Il est content de me recevoir. Comme une douce revanche sur ce hoquet qui l’a réduit à hachurer ses mots, sans savoir que sa pensée était demeurée cohérente, soutenue, comme je le découvrais à la retranscription de l’interview. 

Je pensais reprendre l’entrevue là où je l’avais arrêtée. Mais il était d’humeur joyeuse et avait plutôt envie de bavarder avec moi.

Un peu affaibli, il m’a répété que cela le fatiguait énormément de sortir dorénavant. Qu’il était mieux ici, devant sa fenêtre. Étendu sur son lit, il dégustait, grain après l’autre, la grappe de raisin que je lui avais cueillie de ma vigne. Il goûtait chaque bouchée et cela semblait lui procurer un plaisir à part entière. Comme tout ce qu’il fait pour entretenir ses jours. Pas besoin de parole. 

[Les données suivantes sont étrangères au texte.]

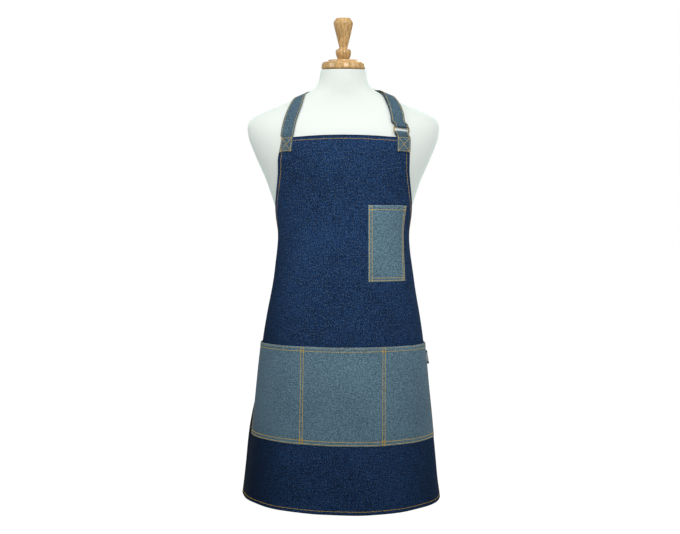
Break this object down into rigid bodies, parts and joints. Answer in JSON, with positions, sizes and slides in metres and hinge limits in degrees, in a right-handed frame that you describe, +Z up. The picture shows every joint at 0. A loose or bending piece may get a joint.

Quelle est la règle Père Grégoire ?

Relativiser…

Il parle à voix basse, doucement. Et j’ai l’impression que de ses lèvres, les mots sont comme autant de perles que je dois récupérer. 

Je ne me prends pas au sérieux. Le Christ a dit : « Quand vous aurez tout fait, vous devenez des serviteurs inutiles ». 

La vacuité des choses, des évènements ne vous effraie point. N’est-ce pas décourageant de savoir que tout ce que l’on entreprend, tout ce que pourquoi on lutte ne sert à rien ?

Il me regarde, sourit encore une fois avec les yeux, avec le cœur : 

C’est vrai, je n’avais pas pensé à cela sous cet angle.

 

Il ne me contredira jamais de front. Il ne m’imposera pas une idée. Il émettra sa propre réflexion en mots choisis, clairs, sans équivoque pour lui. Limpide comme l’eau de roche. Il parle volontiers et écoute encore mieux. 

Qu’est-ce que les gens viennent faire chez vous ?

 

Un peu étonné de la question si directe, il sourit pourtant avant de me dire avec cet humour dont il ne se départit jamais : 

Qu’est-ce que vous faites-vous, ici, maintenant ?

 

En fait, sa présence à elle seule est un cadeau. Dans son silence attentif, à l’écoute des autres, de lui, de Jésus-Christ en lui, rien ne le démontera. Serein. Paisible. Ce qui lui arrive est sans importance. Sa tolérance me pacifie et j’aurais beaucoup de peine à le laisser pour aller loin, longtemps. J’aurais aimé lui promettre de revenir demain et pouvoir le faire. 

Je lui sers encore la main, le laisse avec un de mes livres… comme pour garder un lien entre nous. Je referme la porte derrière moi. Pourrait-il venir au lancement du livre ? Je le souhaite si fort.